» AIM OF THE TASK
Retype everything in the listing, leaving each line exactly as it is.

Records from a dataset
◆ ◆ ◆
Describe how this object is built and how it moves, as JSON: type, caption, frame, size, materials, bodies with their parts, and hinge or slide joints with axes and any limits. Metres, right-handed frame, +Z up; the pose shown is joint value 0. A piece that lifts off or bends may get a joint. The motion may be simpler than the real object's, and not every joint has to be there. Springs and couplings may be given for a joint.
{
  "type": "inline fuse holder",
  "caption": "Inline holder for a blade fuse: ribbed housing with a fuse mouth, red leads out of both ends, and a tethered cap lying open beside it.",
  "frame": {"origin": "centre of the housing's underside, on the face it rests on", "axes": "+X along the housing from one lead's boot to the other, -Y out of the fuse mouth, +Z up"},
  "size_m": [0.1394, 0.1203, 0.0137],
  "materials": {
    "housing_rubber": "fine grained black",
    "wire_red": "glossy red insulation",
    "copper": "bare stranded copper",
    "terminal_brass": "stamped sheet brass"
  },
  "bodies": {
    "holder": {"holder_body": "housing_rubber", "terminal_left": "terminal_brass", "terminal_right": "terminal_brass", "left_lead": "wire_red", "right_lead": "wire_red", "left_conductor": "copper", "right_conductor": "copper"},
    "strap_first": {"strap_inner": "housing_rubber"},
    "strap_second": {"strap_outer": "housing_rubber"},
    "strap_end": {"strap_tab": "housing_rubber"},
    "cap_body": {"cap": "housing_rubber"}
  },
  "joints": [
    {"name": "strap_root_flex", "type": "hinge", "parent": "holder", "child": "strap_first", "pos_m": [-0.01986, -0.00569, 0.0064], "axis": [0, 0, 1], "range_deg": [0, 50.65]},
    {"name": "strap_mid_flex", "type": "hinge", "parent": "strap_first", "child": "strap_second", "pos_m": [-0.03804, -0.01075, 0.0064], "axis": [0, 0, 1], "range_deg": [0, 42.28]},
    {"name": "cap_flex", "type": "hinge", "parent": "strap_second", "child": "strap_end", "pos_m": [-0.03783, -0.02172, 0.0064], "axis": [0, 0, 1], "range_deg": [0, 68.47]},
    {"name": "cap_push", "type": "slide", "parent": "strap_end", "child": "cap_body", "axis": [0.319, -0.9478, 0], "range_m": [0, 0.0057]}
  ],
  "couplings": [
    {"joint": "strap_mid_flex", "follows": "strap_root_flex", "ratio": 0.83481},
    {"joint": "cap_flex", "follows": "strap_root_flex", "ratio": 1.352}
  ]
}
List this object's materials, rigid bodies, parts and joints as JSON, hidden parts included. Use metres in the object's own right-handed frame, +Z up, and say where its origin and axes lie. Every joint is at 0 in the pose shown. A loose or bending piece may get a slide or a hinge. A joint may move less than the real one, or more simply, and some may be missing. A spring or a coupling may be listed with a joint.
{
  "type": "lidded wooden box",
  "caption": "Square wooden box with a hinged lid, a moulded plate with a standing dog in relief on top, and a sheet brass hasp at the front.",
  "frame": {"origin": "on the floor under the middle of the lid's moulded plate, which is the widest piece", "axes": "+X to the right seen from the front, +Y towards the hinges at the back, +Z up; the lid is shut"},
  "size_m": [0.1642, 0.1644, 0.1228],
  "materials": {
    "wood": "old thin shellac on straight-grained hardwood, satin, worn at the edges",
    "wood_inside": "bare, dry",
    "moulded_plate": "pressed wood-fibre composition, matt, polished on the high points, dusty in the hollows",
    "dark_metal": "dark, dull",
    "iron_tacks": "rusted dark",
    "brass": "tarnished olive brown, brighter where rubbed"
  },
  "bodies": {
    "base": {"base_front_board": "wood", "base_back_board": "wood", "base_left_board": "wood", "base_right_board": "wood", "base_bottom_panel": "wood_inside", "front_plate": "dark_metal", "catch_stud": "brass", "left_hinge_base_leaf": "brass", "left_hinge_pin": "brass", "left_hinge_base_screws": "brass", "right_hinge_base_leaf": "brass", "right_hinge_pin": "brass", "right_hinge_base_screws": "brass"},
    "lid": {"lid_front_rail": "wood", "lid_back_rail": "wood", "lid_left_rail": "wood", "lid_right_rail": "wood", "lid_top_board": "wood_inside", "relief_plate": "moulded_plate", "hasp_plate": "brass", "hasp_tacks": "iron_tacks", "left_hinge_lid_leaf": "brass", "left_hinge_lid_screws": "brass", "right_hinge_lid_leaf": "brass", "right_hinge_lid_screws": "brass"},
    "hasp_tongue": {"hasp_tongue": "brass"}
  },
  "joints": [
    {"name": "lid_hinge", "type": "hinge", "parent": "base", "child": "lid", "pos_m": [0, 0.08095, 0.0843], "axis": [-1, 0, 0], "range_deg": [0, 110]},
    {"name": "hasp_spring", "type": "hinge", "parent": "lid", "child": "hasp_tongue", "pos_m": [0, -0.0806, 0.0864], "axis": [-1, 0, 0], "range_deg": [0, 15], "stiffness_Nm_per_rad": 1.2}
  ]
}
◆ ◆ ◆
» RESPONSE
Describe how this object is built and how it moves, as JSON: type, caption, frame, size, materials, bodies with their parts, and hinge or slide joints with axes and any limits. Metres, right-handed frame, +Z up; the pose shown is joint value 0. A piece that lifts off or bends may get a joint. The motion may be simpler than the real object's, and not every joint has to be there. Springs and couplings may be given for a joint.
{
  "type": "inline fuse holder",
  "caption": "Inline holder for a blade fuse: ribbed housing with a fuse mouth, red leads out of both ends, and a tethered cap lying open beside it.",
  "frame": {"origin": "centre of the housing's underside, on the face it rests on", "axes": "+X along the housing from one lead's boot to the other, -Y out of the fuse mouth, +Z up"},
  "size_m": [0.1394, 0.1203, 0.0137],
  "materials": {
    "housing_rubber": "fine grained black",
    "wire_red": "glossy red insulation",
    "copper": "bare stranded copper",
    "terminal_brass": "stamped sheet brass"
  },
  "bodies": {
    "holder": {"holder_body": "housing_rubber", "terminal_left": "terminal_brass", "terminal_right": "terminal_brass", "left_lead": "wire_red", "right_lead": "wire_red", "left_conductor": "copper", "right_conductor": "copper"},
    "strap_first": {"strap_inner": "housing_rubber"},
    "strap_second": {"strap_outer": "housing_rubber"},
    "strap_end": {"strap_tab": "housing_rubber"},
    "cap_body": {"cap": "housing_rubber"}
  },
  "joints": [
    {"name": "strap_root_flex", "type": "hinge", "parent": "holder", "child": "strap_first", "pos_m": [-0.01986, -0.00569, 0.0064], "axis": [0, 0, 1], "range_deg": [0, 50.65]},
    {"name": "strap_mid_flex", "type": "hinge", "parent": "strap_first", "child": "strap_second", "pos_m": [-0.03804, -0.01075, 0.0064], "axis": [0, 0, 1], "range_deg": [0, 42.28]},
    {"name": "cap_flex", "type": "hinge", "parent": "strap_second", "child": "strap_end", "pos_m": [-0.03783, -0.02172, 0.0064], "axis": [0, 0, 1], "range_deg": [0, 68.47]},
    {"name": "cap_push", "type": "slide", "parent": "strap_end", "child": "cap_body", "axis": [0.319, -0.9478, 0], "range_m": [0, 0.0057]}
  ],
  "couplings": [
    {"joint": "strap_mid_flex", "follows": "strap_root_flex", "ratio": 0.83481},
    {"joint": "cap_flex", "follows": "strap_root_flex", "ratio": 1.352}
  ]
}
List this object's materials, rigid bodies, parts and joints as JSON, hidden parts included. Use metres in the object's own right-handed frame, +Z up, and say where its origin and axes lie. Every joint is at 0 in the pose shown. A loose or bending piece may get a slide or a hinge. A joint may move less than the real one, or more simply, and some may be missing. A spring or a coupling may be listed with a joint.
{
  "type": "lidded wooden box",
  "caption": "Square wooden box with a hinged lid, a moulded plate with a standing dog in relief on top, and a sheet brass hasp at the front.",
  "frame": {"origin": "on the floor under the middle of the lid's moulded plate, which is the widest piece", "axes": "+X to the right seen from the front, +Y towards the hinges at the back, +Z up; the lid is shut"},
  "size_m": [0.1642, 0.1644, 0.1228],
  "materials": {
    "wood": "old thin shellac on straight-grained hardwood, satin, worn at the edges",
    "wood_inside": "bare, dry",
    "moulded_plate": "pressed wood-fibre composition, matt, polished on the high points, dusty in the hollows",
    "dark_metal": "dark, dull",
    "iron_tacks": "rusted dark",
    "brass": "tarnished olive brown, brighter where rubbed"
  },
  "bodies": {
    "base": {"base_front_board": "wood", "base_back_board": "wood", "base_left_board": "wood", "base_right_board": "wood", "base_bottom_panel": "wood_inside", "front_plate": "dark_metal", "catch_stud": "brass", "left_hinge_base_leaf": "brass", "left_hinge_pin": "brass", "left_hinge_base_screws": "brass", "right_hinge_base_leaf": "brass", "right_hinge_pin": "brass", "right_hinge_base_screws": "brass"},
    "lid": {"lid_front_rail": "wood", "lid_back_rail": "wood", "lid_left_rail": "wood", "lid_right_rail": "wood", "lid_top_board": "wood_inside", "relief_plate": "moulded_plate", "hasp_plate": "brass", "hasp_tacks": "iron_tacks", "left_hinge_lid_leaf": "brass", "left_hinge_lid_screws": "brass", "right_hinge_lid_leaf": "brass", "right_hinge_lid_screws": "brass"},
    "hasp_tongue": {"hasp_tongue": "brass"}
  },
  "joints": [
    {"name": "lid_hinge", "type": "hinge", "parent": "base", "child": "lid", "pos_m": [0, 0.08095, 0.0843], "axis": [-1, 0, 0], "range_deg": [0, 110]},
    {"name": "hasp_spring", "type": "hinge", "parent": "lid", "child": "hasp_tongue", "pos_m": [0, -0.0806, 0.0864], "axis": [-1, 0, 0], "range_deg": [0, 15], "stiffness_Nm_per_rad": 1.2}
  ]
}